• "It's not that Bob Marley didn't have white fans when he was alive. Caucasian college students in the United States - particularly those around Midwestern schools, including the University of Michigan, Prevost says - constituted a large percentage of his fan base. But for the compilation to meet Robinson's lofty sales goals, those students' parents had to buy the album, too." Chris Kornelis misses the larger issue that parents didn't start buying Marley's Legend until the '90s, when parents who were teenagers in the late '70's finally started birthing the Millennials, at L.A. Weekly.
• "Poetry and metal share something: they are “arts of accusation and instruction.” They are also both persistent arts in which hundreds of mini-audiences — enacted, in metal, through worldwide substreams like black metal, death metal, melodeath, blackened death, doom, et cetera — do not, at this point, add up to a popular culture. And they are arts that have given us new ways to think about Satan." Michael Robbins talks to Bat Ratliff about metal on a podcast for the New York Times.
• "I asked [Nick Cave] why he thought his music, which can be as graphic as the most brutal death metal or gangsta rap, has always found, in marked contrast to, say, death metal, such a wide and passionate following among women. “I have a female audience in my mind when I write,” he said. “That being said” — he smiled wryly at Ellis — “I’m often flabbergasted by what some women find sexy in my music.” Nick Cave talks Graceland and Titus Andronicus (the play) to John Wray for the New York Times Magazine.
• "You might say that the dark humor of the Goons—which made fun of the stiff-upper-lip stoicism of the Men Who Fought the War—would find a newer, lighter incarnation in the Beatles.“We were the sons of The Goon Show,” John Lennon later remarked.
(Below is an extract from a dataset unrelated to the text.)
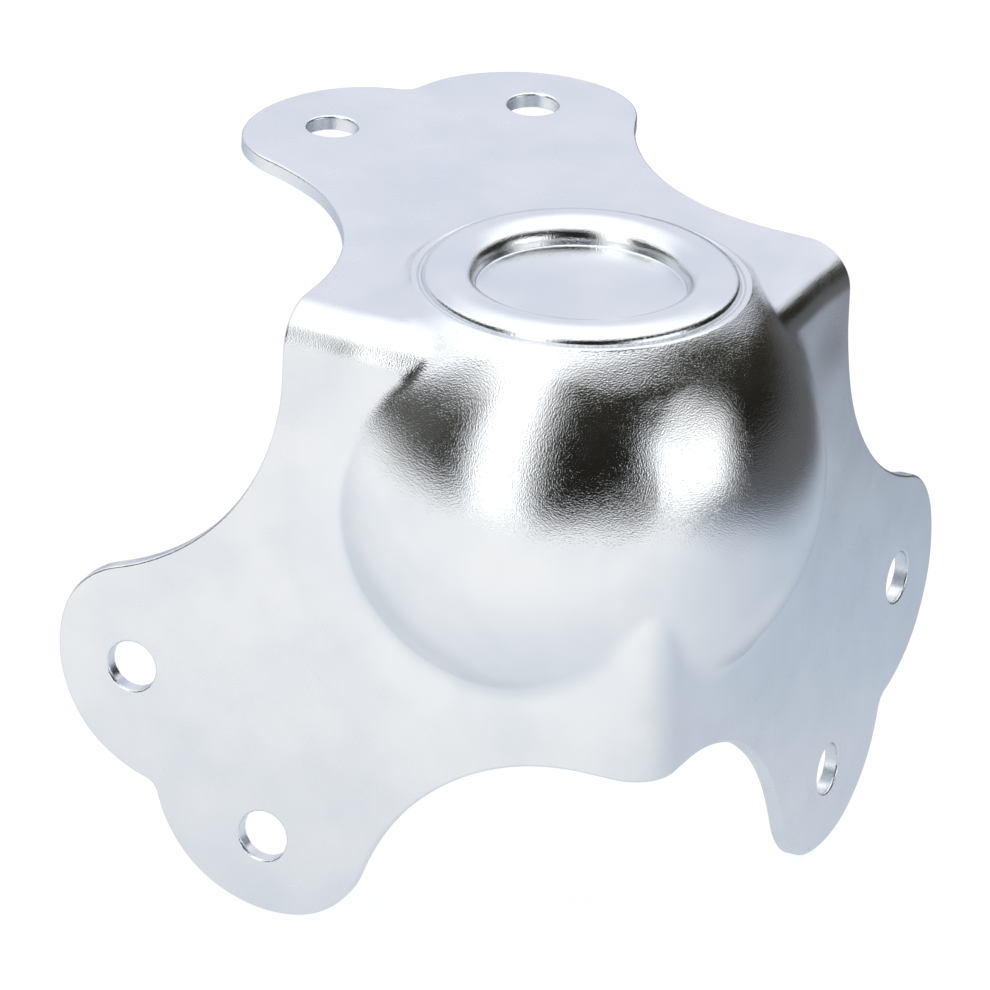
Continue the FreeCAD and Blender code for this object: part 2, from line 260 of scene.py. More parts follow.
# %% Field of the ball
def ball_field(at, skin):
    """Distance from the ball and the soft shoulder over it, and its direction."""
    flat = at[:, :2] - CENTRE
    reach = np.linalg.norm(flat, axis=1)
    section = np.stack([reach, CENTRE - at[:, 2]], 1)
    over = section - SHOULDER_AT
    on_shoulder = np.arctan2(over[:, 1], over[:, 0]) > SHOULDER_LOW
    arm = np.where(on_shoulder[:, None], over, section)
    length = np.linalg.norm(arm, axis=1)
    distance = length - np.where(on_shoulder, SHOULDER, BALL) + skin
    lean = arm / np.maximum(length, 1e-9)[:, None]
    level_way = flat / np.maximum(reach, 1e-9)[:, None] * lean[:, :1]
    return distance, np.concatenate([level_way, -lean[:, 1:]], 1)


print("ball field at the ball's centre:", ball_field(np.full((1, 3), CENTRE), 0)[0].round(3))


# %% Both fields with the hollow fillet
def form_field(at, skin):
    """Distance outside the drawn form: the block, the ball and the hollow fillet between them."""
    block, block_away = block_field(at, skin)
    ball, ball_away = ball_field(at, skin)
    radius = BLEND + skin
    alike = (block_away * ball_away).sum(1)
    open_angle = np.maximum(1 - alike ** 2, 1e-9)
    to_block, to_ball = radius - block, radius - ball
    hollow = (to_block > to_ball * alike) & (to_ball > to_block * alike)
    gap = np.sqrt(np.maximum(to_block ** 2 + to_ball ** 2 - 2 * to_block * to_ball * alike, 0) / open_angle)
    both = np.where(hollow, radius - gap, np.minimum(block, ball))
    both = np.where((at < CENTRE).all(1), ball, both)
    if skin:
        under = (MOAT - skin) - (CENTRE - at[:, 2])
        in_ring = np.linalg.norm(at[:, :2] - CENTRE, axis=1) < LIP_AT[0] + 1
        both = np.where(in_ring, np.maximum(both, -under), both)
    return both


print("form field on the top wing:", form_field(np.array([[45.0, 45.0, 0.0]]), 0).round(3))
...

From the age of 12 on, Lennon belonged heart and soul to the Goons: “We were the extension of that rebellion, in a way.” Richard Lester's film 'A Hard Days Night' turns 50, Sam Kashner explains at Vanity Fair.
• "In a perverse application of Gresham’s Law to the world of theater, [commodity musicals] crowd out the competition because they are safe, thus making it more difficult for songwriters to work on Broadway without conforming to their restrictive requirements. A case in point is the recent stage version of The Bridges of Madison County, an uneven but nonetheless interesting commodity musical whose score, by Jason Robert Brown, was considerably more sophisticated than the anodyne songs heard in most such shows. Too sophisticated, in fact, since Bridges closed after just three months, presumably in part because Brown’s ambitious score failed to fulfill the modest musical expectations of people who were attracted by the prospect of seeing a Broadway show based on a bestselling romance novel." Terry Teachout identifies 'commodity musicals' as both symptom and disease for Commentary.
• "Even in 2010, the upper echelons of instrumental jazz remain primarily a men’s club. It’s no easier than it ever was for jazzwomen to balance the demands of their profession—the travel, the need to carve out personal space to practice and reflect—with those of parenting. Allen’s responsibilities are nothing if not substantial—a single mother of three since her recent split from Roney, she continues to tour while also fulfilling a weekly three-day obligation in Michigan when school is in session." Ted Panken wishes Geri Allen happy birthday for Today Is The Question.
"Like the possibility of overcrowding, suspicion of gang activity is a practically irrefutable justification for police entry into a bar or a show. But promoters Chase Freeman and Bryce Trost all insist that there are not gang members in their music community, and that many of the people on the gang task force’s list are there wrongfully, perhaps just for being born in the wrong neighborhood. In a city as small as Portland, a gang tie might actually just be running through overlapping social circles." Arianna Rebolini traces anti-hip-hop forces within Portland, OR's progressive hub for BuzzFeed.
"It’s not surprising that Communist officials would want to control just what music was broadcast on government-sanctioned radio stations. The reasons why they wanted certain songs banned, however, are what’s most surprising." Before there was Pussy Riot, there was the 'religious obskurantism' of Black Sabbath, via Consequence Of Sound.